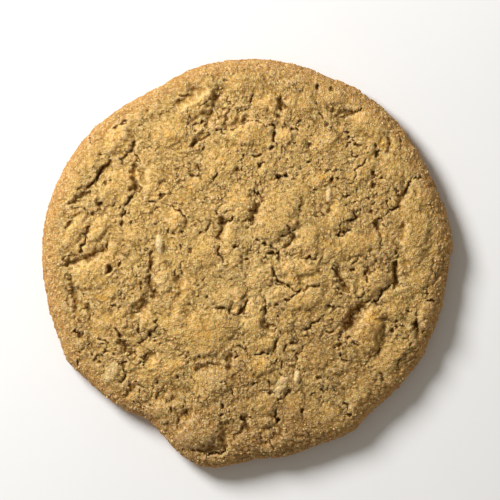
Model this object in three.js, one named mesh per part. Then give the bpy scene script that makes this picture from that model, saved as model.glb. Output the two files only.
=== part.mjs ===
// A round pecan shortbread cookie, lying flat. Millimetres, +Z up.
// The origin is at the middle of the underside. Angles are in degrees,
// counter-clockwise from +X when the cookie is seen from above.
import * as THREE from 'three';

// ---- Driving dimensions -------------------------------------------------

const MEAN_RADIUS = 37.75;
const CENTRE = { x: -0.15, y: 0.66 };

const RIM_WIDTH = 5.6;
const SHOULDER_HEIGHT = 6.2;
const GIRTH_HEIGHT = 2.3;
const CROWN_RISE = 3.0;
const FOOT_TUCK = 1.0;
const RIM_FULLNESS = 0.82;

const CRUMB_CELL = 4.8;
const CRUMB_RISE = 0.3;
const CRUMB_ROUNDNESS = 1.6;
const ROLL_CELL = 2.4;
const ROLL_RISE = 0.18;
const CRUST_CALM_WIDTH = 6.5;
const CRUST_CALM = 0.3;
const SEED = 11;

// The lumps of dough slumped towards this side, where they are steeper.
const DOUGH_LEAN = -43;
const MOUND_STEEPNESS = 2.4;
const LEAN_STEEPNESS = 0.8;

const TOP_RINGS = 36;
const RIM_LOOPS = 8;
const SECTORS = 6;

const COLOUR = 0xb08c54;
const ROUGHNESS = 0.85;
const METALNESS = 0;

// ---- Named features of the dough ----------------------------------------

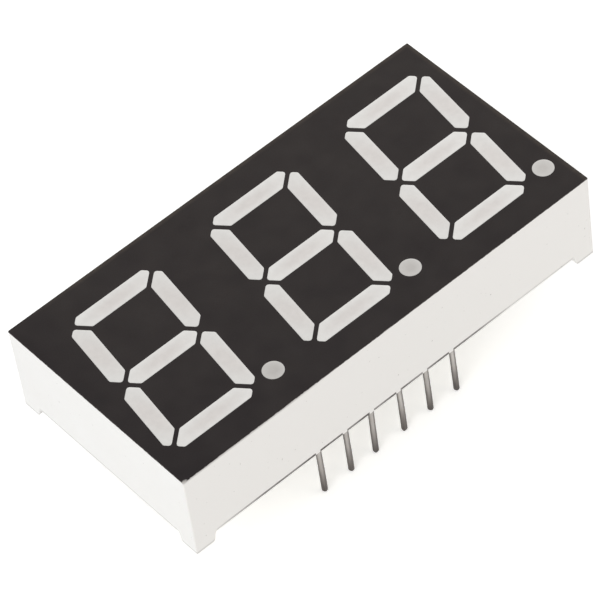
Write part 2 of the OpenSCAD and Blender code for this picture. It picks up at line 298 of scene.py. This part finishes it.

==================================================

- _WHAT NEEDS TO BE DONE_
Please restate the whole listing word for word.

- _ANSWER TO THE TASK_
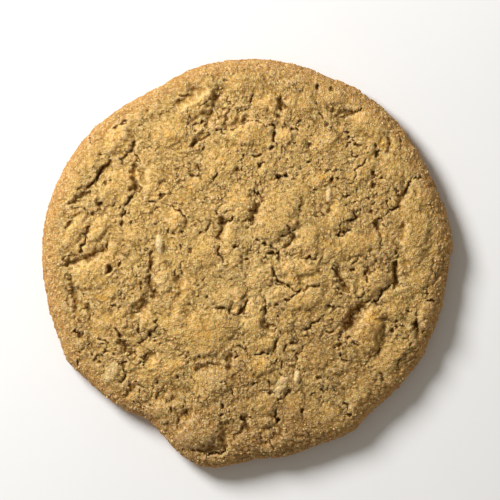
Model this object in three.js, one named mesh per part. Then give the bpy scene script that makes this picture from that model, saved as model.glb. Output the two files only.
=== part.mjs ===
// A round pecan shortbread cookie, lying flat. Millimetres, +Z up.
// The origin is at the middle of the underside. Angles are in degrees,
// counter-clockwise from +X when the cookie is seen from above.
import * as THREE from 'three';

// ---- Driving dimensions -------------------------------------------------

const MEAN_RADIUS = 37.75;
const CENTRE = { x: -0.15, y: 0.66 };

const RIM_WIDTH = 5.6;
const SHOULDER_HEIGHT = 6.2;
const GIRTH_HEIGHT = 2.3;
const CROWN_RISE = 3.0;
const FOOT_TUCK = 1.0;
const RIM_FULLNESS = 0.82;

const CRUMB_CELL = 4.8;
const CRUMB_RISE = 0.3;
const CRUMB_ROUNDNESS = 1.6;
const ROLL_CELL = 2.4;
const ROLL_RISE = 0.18;
const CRUST_CALM_WIDTH = 6.5;
const CRUST_CALM = 0.3;
const SEED = 11;

// The lumps of dough slumped towards this side, where they are steeper.
const DOUGH_LEAN = -43;
const MOUND_STEEPNESS = 2.4;
const LEAN_STEEPNESS = 0.8;

const TOP_RINGS = 36;
const RIM_LOOPS = 8;
const SECTORS = 6;

const COLOUR = 0xb08c54;
const ROUGHNESS = 0.85;
const METALNESS = 0;

// ---- Named features of the dough ----------------------------------------

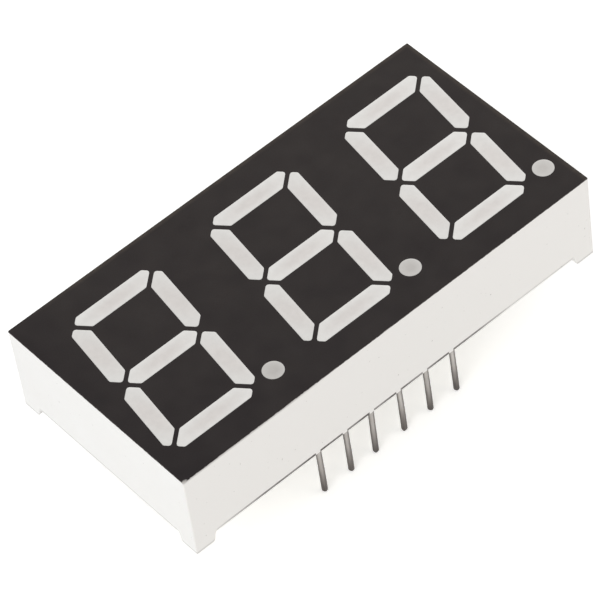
Write part 2 of the OpenSCAD and Blender code for this picture. It picks up at line 298 of scene.py. This part finishes it.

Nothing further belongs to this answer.